Mas, é importante relembrar também, que nos estádios de futebol ou em qualquer recinto desportivo, o Código Penal (CP) não está suspenso, e em caso de injúrias, estas pessoas estão sujeitas a processo-crime, porque é um crime previsto no CP e como tal, estão também sujeitos a procedimento criminal.
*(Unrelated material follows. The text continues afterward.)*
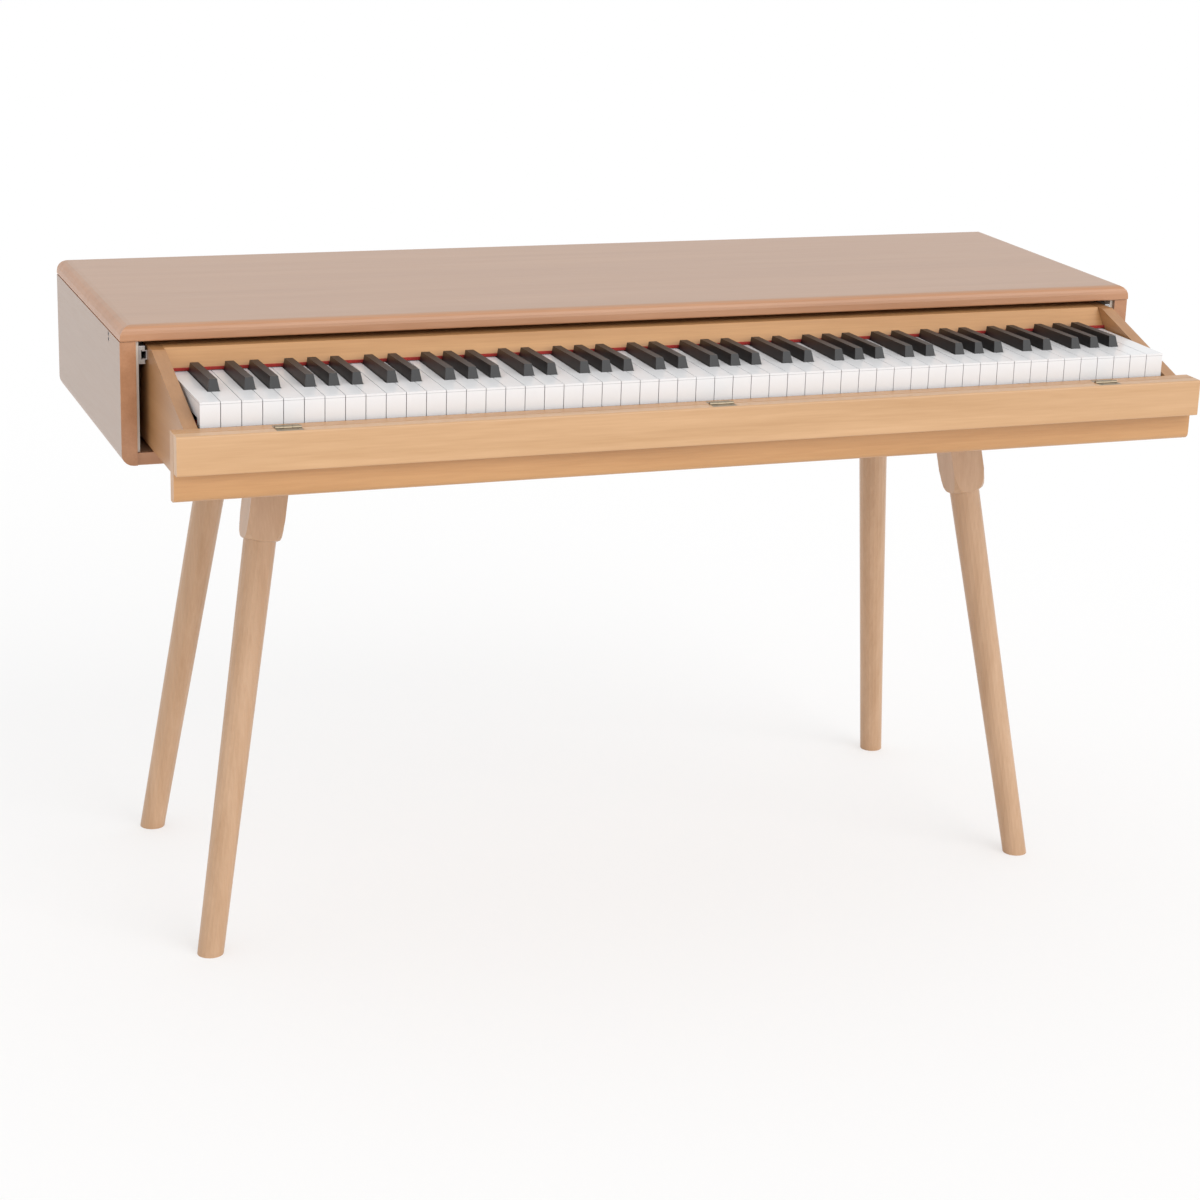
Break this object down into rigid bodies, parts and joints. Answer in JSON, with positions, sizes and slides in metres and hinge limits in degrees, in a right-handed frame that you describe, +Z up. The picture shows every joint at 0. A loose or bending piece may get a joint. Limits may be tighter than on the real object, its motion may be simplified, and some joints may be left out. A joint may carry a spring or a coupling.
{
  "type": "digital piano",
  "caption": "Digital piano in a pale wooden desk casing, with a pull-out keyboard drawer, a folding front flap and four splayed legs.",
  "frame": {"origin": "middle of the footprint, on the floor", "axes": "+X to the player's right along the keyboard, +Y to the back, +Z up"},
  "size_m": [1.325, 0.6668, 0.7955],
  "materials": {
    "wood": "satin lacquered beech",
    "white_plastic": "moulded, satin gloss",
    "black_plastic": "fine matt",
    "felt": "wool felt",
    "hinge_brass": "dull brass plated",
    "zinc_steel": "zinc plated",
    "pale_plate": "satin beige paint",
    "nylon": "natural nylon",
    "grey_plastic": "moulded, matt",
    "circuit_board": "solder mask",
    "cone_paper": "pressed paper"
  },
  "bodies": {
    "casing": {"top_panel": "wood", "side_panel_left": "wood", "side_panel_right": "wood", "bottom_panel": "wood", "back_panel": "wood", "slide_plate_left": "pale_plate", "slide_plate_right": "pale_plate", "slide_channel_left": "zinc_steel", "slide_channel_right": "zinc_steel", "slide_guide_left": "nylon", "slide_guide_right": "nylon", "side_port_lower": "grey_plastic", "side_port_upper": "grey_plastic", "leg_front_left": "wood", "leg_front_right": "wood", "leg_back_left": "wood", "leg_back_right": "wood", "power_inlet": "grey_plastic"},
    "drawer": {"cheek_left": "wood", "cheek_right": "wood", "drawer_floor": "wood", "front_rail": "wood", "fallboard": "wood", "name_felt": "felt", "drawer_cover": "wood", "drawer_back": "wood", "slide_runner_left": "zinc_steel", "slide_runner_right": "zinc_steel", "key_chassis": "grey_plastic", "pivot_rail": "nylon", "key_stop_felt": "felt", "contact_board": "circuit_board", "speaker_basket_left": "grey_plastic", "speaker_basket_right": "grey_plastic", "speaker_cone_left": "cone_paper", "speaker_cone_right": "cone_paper", "main_board": "circuit_board", "hinge_pin_leaf_left": "hinge_brass", "hinge_pin_leaf_middle": "hinge_brass", "hinge_pin_leaf_right": "hinge_brass", "white_keys_bass": "white_plastic", "white_keys_treble": "white_plastic", "black_keys_bass": "black_plastic", "black_keys_treble": "black_plastic"},
    "flap": {"flap": "wood", "hinge_flap_leaf_left": "hinge_brass", "hinge_flap_leaf_middle": "hinge_brass", "hinge_flap_leaf_right": "hinge_brass"},
    "key_c": {"white_key_c": "white_plastic"},
    "key_d": {"white_key_d": "white_plastic"},
    "key_e": {"white_key_e": "white_plastic"},
    "key_f": {"white_key_f": "white_plastic"},
    "key_g": {"white_key_g": "white_plastic"},
    "key_a": {"white_key_a": "white_plastic"},
    "key_b": {"white_key_b": "white_plastic"},
    "key_c_sharp": {"black_key_c_sharp": "black_plastic"},
    "key_d_sharp": {"black_key_d_sharp": "black_plastic"},
    "key_f_sharp": {"black_key_f_sharp": "black_plastic"},
    "key_g_sharp": {"black_key_g_sharp": "black_plastic"},
    "key_a_sharp": {"black_key_a_sharp": "black_plastic"}
  },
  "joints": [
    {"name": "drawer_slide", "type": "slide", "parent": "casing", "child": "drawer", "axis": [0, 1, 0], "range_m": [0, 0.184]},
    {"name": "flap_hinge", "type": "hinge", "parent": "drawer", "child": "flap", "pos_m": [0, -0.31689, 0.7188], "axis": [-1, 0, 0], "range_deg": [0, 180]},
    {"name": "key_c_rock", "type": "hinge", "parent": "drawer", "child": "key_c", "pos_m": [-0.05875, -0.04939, 0.73685], "axis": [1, 0, 0], "range_deg": [0, 2.3], "stiffness_Nm_per_rad": 1, "springref_deg": -8.59},
    {"name": "key_d_rock", "type": "hinge", "parent": "drawer", "child": "key_d", "pos_m": [-0.03525, -0.04939, 0.73685], "axis": [1, 0, 0], "range_deg": [0, 2.3], "stiffness_Nm_per_rad": 1, "springref_deg": -8.59},
    {"name": "key_e_rock", "type": "hinge", "parent": "drawer", "child": "key_e", "pos_m": [-0.01175, -0.04939, 0.73685], "axis": [1, 0, 0], "range_deg": [0, 2.3], "stiffness_Nm_per_rad": 1, "springref_deg": -8.59},
    {"name": "key_f_rock", "type": "hinge", "parent": "drawer", "child": "key_f", "pos_m": [0.01175, -0.04939, 0.73685], "axis": [1, 0, 0], "range_deg": [0, 2.3], "stiffness_Nm_per_rad": 1, "springref_deg": -8.59},
    {"name": "key_g_rock", "type": "hinge", "parent": "drawer", "child": "key_g", "pos_m": [0.03525, -0.04939, 0.73685], "axis": [1, 0, 0], "range_deg": [0, 2.3], "stiffness_Nm_per_rad": 1, "springref_deg": -8.59},
    {"name": "key_a_rock", "type": "hinge", "parent": "drawer", "child": "key_a", "pos_m": [0.05875, -0.04939, 0.73685], "axis": [1, 0, 0], "range_deg": [0, 2.3], "stiffness_Nm_per_rad": 1, "springref_deg": -8.59},
    {"name": "key_b_rock", "type": "hinge", "parent": "drawer", "child": "key_b", "pos_m": [0.08225, -0.04939, 0.73685], "axis": [1, 0, 0], "range_deg": [0, 2.3], "stiffness_Nm_per_rad": 1, "springref_deg": -8.59},
    {"name": "key_c_sharp_rock", "type": "hinge", "parent": "drawer", "child": "key_c_sharp", "pos_m": [-0.0495, -0.04939, 0.73685], "axis": [1, 0, 0], "range_deg": [0, 2.3], "stiffness_Nm_per_rad": 1, "springref_deg": -8.59},
    {"name": "key_d_sharp_rock", "type": "hinge", "parent": "drawer", "child": "key_d_sharp", "pos_m": [-0.021, -0.04939, 0.73685], "axis": [1, 0, 0], "range_deg": [0, 2.3], "stiffness_Nm_per_rad": 1, "springref_deg": -8.59},
    {"name": "key_f_sharp_rock", "type": "hinge", "parent": "drawer", "child": "key_f_sharp", "pos_m": [0.01975, -0.04939, 0.73685], "axis": [1, 0, 0], "range_deg": [0, 2.3], "stiffness_Nm_per_rad": 1, "springref_deg": -8.59},
    {"name": "key_g_sharp_rock", "type": "hinge", "parent": "drawer", "child": "key_g_sharp", "pos_m": [0.047, -0.04939, 0.73685], "axis": [1, 0, 0], "range_deg": [0, 2.3], "stiffness_Nm_per_rad": 1, "springref_deg": -8.59},
    {"name": "key_a_sharp_rock", "type": "hinge", "parent": "drawer", "child": "key_a_sharp", "pos_m": [0.07425, -0.04939, 0.73685], "axis": [1, 0, 0], "range_deg": [0, 2.3], "stiffness_Nm_per_rad": 1, "springref_deg": -8.59}
  ]
}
Para além disto, é preciso um conjunto de intervenções que não se podem confinar apenas à dimensão punitiva. Ela deve obviamente estar presente, e que já vem desde a lei n. 38/98 com as atualizações legislativas seguintes, prevê um conjunto de medidas de carácter preventivo, educacional e pedagógico que devem ser tomadas pelos clubes e pelas entidades promotoras do espetáculo desportivo, que não estão a ser tomadas. Não nos podemos esquecer que está perfeitamente demonstrado que os adeptos desenvolvem com os seus clubes, uma relação efetiva, que está ao nível da família, como também injeta nos clubes uma ânsia de vitoria que muitas vezes, é negada no nosso quotidiano.
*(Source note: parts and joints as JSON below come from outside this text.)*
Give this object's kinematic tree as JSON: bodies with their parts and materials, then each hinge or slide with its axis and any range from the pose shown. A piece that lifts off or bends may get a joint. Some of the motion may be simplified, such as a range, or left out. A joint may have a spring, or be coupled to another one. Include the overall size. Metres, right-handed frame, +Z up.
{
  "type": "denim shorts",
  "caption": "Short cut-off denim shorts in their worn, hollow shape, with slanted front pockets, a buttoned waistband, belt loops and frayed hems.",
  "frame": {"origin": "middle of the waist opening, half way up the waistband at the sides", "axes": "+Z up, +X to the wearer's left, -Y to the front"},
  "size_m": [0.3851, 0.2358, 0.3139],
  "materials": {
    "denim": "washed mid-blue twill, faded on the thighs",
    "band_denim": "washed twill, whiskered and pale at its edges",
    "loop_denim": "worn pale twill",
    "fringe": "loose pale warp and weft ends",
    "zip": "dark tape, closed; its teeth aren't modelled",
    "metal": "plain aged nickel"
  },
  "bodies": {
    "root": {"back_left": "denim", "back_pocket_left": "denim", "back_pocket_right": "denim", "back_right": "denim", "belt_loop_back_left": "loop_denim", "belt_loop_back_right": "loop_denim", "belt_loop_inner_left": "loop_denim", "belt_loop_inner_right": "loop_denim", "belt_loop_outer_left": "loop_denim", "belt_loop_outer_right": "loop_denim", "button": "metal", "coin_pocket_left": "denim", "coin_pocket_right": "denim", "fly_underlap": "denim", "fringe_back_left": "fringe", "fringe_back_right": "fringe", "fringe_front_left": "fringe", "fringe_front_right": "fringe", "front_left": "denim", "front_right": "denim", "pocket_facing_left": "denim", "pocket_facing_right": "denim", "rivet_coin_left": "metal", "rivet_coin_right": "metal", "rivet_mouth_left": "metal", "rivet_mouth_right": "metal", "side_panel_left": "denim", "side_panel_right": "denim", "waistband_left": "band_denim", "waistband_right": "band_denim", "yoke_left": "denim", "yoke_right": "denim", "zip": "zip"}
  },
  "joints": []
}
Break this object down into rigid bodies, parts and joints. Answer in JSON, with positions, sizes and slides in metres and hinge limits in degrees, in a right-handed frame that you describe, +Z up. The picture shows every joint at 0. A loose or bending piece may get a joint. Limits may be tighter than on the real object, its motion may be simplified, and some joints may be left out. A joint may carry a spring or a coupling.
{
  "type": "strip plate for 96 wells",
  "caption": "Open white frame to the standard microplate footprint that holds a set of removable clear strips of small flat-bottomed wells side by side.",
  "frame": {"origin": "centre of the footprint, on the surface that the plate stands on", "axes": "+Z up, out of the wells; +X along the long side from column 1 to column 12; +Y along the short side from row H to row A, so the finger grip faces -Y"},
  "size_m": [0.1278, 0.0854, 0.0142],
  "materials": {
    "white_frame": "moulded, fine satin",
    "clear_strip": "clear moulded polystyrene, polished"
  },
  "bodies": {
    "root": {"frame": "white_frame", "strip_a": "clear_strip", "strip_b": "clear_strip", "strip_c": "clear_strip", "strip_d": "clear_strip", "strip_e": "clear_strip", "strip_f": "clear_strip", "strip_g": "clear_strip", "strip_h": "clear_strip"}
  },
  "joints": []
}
Portanto, não podemos focar apenas e só a ação na medida punitiva, mas temos de analisar a violência nos espetáculos desportivos na sua complexidade, tem diversas dimensões e para além disso, ela não pode ser desvinculada de toda a dimensão socioeconómica associada também à violência que existe em geral na sociedade. Isso tem de ser tomado em conta, sob pena de entrarmos num processo claramente contraditório, em que parece haver a perceção que as coisas estão a agravar-se, as sanções são também agravadas, mas, não obstante tal agravamento, as situações de violência continuam a ocorrer, porque o efeito dissuasor das penalizações não se verifica.

Devia ser estudada a hipótese em rever a lei, nomeadamente na criminalização do apoio ilegal a grupos de organizados de adeptos e inviabilizar o recurso, porque o recurso vai fazer com que se vá empurrando com a barriga e não seja verdadeiramente efetivo.
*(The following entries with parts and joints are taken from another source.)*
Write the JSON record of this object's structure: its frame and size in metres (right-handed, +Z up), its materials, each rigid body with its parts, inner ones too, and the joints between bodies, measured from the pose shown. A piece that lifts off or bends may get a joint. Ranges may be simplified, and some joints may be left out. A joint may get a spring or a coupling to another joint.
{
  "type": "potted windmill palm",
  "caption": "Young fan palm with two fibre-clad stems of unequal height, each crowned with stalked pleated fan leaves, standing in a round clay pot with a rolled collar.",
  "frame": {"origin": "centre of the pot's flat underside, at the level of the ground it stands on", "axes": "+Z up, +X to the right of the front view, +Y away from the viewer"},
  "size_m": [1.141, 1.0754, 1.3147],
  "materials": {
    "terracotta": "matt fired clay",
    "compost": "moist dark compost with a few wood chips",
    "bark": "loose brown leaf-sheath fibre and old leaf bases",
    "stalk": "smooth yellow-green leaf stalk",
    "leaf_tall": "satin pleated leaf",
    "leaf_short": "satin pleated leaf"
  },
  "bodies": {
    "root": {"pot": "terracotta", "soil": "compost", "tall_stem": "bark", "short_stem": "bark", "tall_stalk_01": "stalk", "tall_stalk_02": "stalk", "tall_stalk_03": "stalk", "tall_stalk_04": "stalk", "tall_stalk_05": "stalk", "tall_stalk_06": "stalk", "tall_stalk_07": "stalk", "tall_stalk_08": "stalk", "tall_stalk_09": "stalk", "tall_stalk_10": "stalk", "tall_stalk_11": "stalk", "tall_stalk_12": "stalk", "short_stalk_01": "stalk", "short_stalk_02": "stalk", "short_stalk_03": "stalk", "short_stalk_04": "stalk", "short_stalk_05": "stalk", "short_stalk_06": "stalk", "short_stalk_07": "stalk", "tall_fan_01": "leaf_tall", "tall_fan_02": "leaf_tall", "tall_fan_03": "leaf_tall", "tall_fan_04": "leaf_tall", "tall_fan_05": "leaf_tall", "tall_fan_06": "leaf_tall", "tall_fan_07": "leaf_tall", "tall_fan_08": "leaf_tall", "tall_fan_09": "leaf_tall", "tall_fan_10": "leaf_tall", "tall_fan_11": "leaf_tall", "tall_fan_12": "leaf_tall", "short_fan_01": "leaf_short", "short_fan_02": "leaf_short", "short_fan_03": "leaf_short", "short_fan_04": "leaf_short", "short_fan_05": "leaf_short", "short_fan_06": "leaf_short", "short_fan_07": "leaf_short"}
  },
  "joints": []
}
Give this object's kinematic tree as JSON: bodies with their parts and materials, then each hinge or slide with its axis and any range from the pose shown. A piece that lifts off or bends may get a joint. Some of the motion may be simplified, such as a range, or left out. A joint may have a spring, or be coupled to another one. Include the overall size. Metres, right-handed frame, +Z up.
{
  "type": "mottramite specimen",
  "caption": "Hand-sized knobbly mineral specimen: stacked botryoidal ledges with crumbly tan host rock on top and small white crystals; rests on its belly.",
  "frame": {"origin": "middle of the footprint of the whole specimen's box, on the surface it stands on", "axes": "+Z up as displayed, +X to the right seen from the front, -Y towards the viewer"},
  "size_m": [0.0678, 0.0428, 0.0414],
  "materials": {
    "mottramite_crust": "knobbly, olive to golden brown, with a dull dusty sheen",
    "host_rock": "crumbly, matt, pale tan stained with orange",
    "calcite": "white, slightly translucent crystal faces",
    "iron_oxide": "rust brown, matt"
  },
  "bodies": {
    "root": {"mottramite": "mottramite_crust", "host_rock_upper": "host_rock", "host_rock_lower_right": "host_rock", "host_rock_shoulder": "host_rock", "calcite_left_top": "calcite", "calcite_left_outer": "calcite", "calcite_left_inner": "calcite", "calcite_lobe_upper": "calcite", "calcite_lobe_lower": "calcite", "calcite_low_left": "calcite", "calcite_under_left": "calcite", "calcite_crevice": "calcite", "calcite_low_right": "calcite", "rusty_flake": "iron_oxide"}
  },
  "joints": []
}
Se as sanções fossem mais do foro desportivo, consequentemente o clube sofria mais sanções, mas também os adeptos vão pensar, os meus comportamentos podem fazer com que o meu clube, não seja campeão, desça de divisão ou então não seja apurado para as competições europeias. Porventura isso possa ir ao coração dos adeptos, podendo refrear um pouco os ímpetos de violência.

Agora não podemos ter este ambiente inflamado como foi o MINUTO 37, quando decorria o jogo, entre o Estoril e o FCP, alguns adeptos insultaram e tentaram expulsar um pai que estava com a filha menor ao colo que assistiam ao jogo enquanto adeptos do clube visitante.